-- Start of DATA PROVIDED --
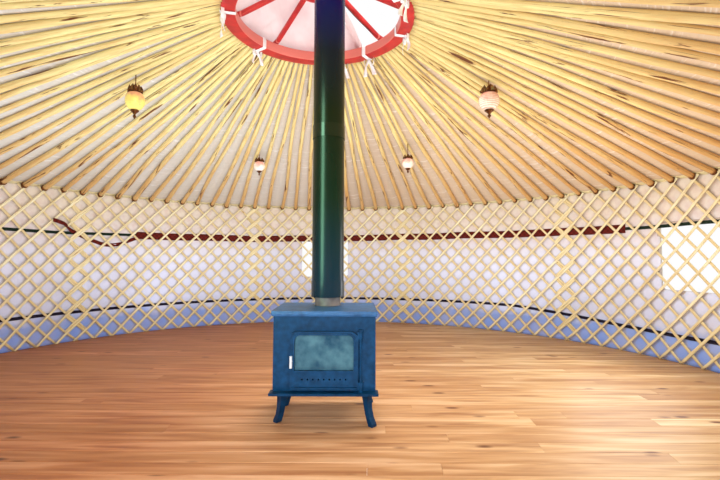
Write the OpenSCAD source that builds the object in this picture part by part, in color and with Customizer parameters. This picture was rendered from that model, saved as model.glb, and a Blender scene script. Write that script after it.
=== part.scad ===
// A round lattice-walled tent house with its wood burner and flue.
// Millimetres. X to the right and Y to the back, seen from the door.

/* [Wall] */
// radius of the wall, to the middle of its lattice
wall_r = 3500; // [3000:50:4200]
// height of the lattice above the floor
wall_h = 1748; // [1500:4:2000]
// lattice sections between one side of the door and the other
sections = 9; // [7:1:11]
// columns of crossings in one section
section_cols = 11; // [9:2:13]
// width of a lattice rod
rod_w = 28; // [20:1:36]
// thickness of a lattice rod
rod_t = 14; // [10:1:18]
// bearing of the door, clockwise from the back
door_az = 178.5; // [170:0.5:190]

/* [Fabric] */
// thickness of each layer of cloth
cloth_t = 4; // [3:0.5:6]
// facets round the cloth layers
cloth_facets = 52; // [40:4:72]
// height of the middle of the upper woven band
band_hi_z = 1275; // [1100:5:1500]
// width of the upper band where it is broad, across the back
band_hi_w = 100; // [60:5:140]
// width of the upper band where it is narrow
band_hi_n = 35; // [25:5:60]
// height of the middle of the lower band
band_lo_z = 330; // [200:5:500]
// width of the lower band
band_lo_w = 40; // [25:5:80]
// width of a window
window_w = 730; // [500:10:900]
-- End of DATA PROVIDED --
**TASK DETAILS**
Each line of the material must be restated exactly.

**THE COMPLETED TASK**
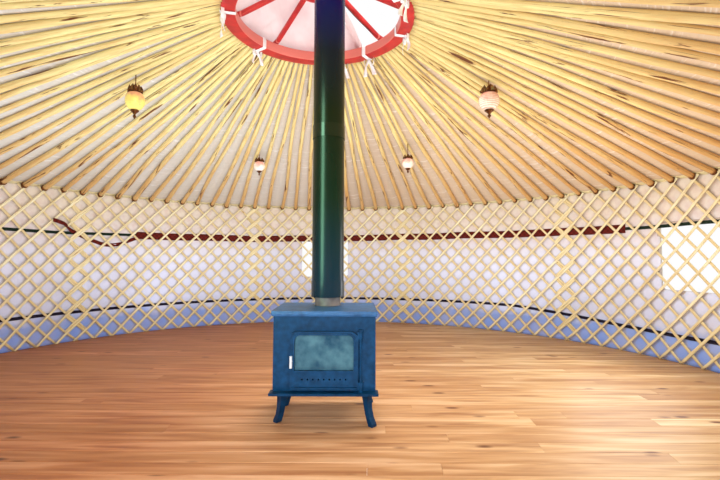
Write the OpenSCAD source that builds the object in this picture part by part, in color and with Customizer parameters. This picture was rendered from that model, saved as model.glb, and a Blender scene script. Write that script after it.
=== part.scad ===
// A round lattice-walled tent house with its wood burner and flue.
// Millimetres. X to the right and Y to the back, seen from the door.

/* [Wall] */
// radius of the wall, to the middle of its lattice
wall_r = 3500; // [3000:50:4200]
// height of the lattice above the floor
wall_h = 1748; // [1500:4:2000]
// lattice sections between one side of the door and the other
sections = 9; // [7:1:11]
// columns of crossings in one section
section_cols = 11; // [9:2:13]
// width of a lattice rod
rod_w = 28; // [20:1:36]
// thickness of a lattice rod
rod_t = 14; // [10:1:18]
// bearing of the door, clockwise from the back
door_az = 178.5; // [170:0.5:190]

/* [Fabric] */
// thickness of each layer of cloth
cloth_t = 4; // [3:0.5:6]
// facets round the cloth layers
cloth_facets = 52; // [40:4:72]
// height of the middle of the upper woven band
band_hi_z = 1275; // [1100:5:1500]
// width of the upper band where it is broad, across the back
band_hi_w = 100; // [60:5:140]
// width of the upper band where it is narrow
band_hi_n = 35; // [25:5:60]
// height of the middle of the lower band
band_lo_z = 330; // [200:5:500]
// width of the lower band
band_lo_w = 40; // [25:5:80]
// width of a window
window_w = 730; // [500:10:900]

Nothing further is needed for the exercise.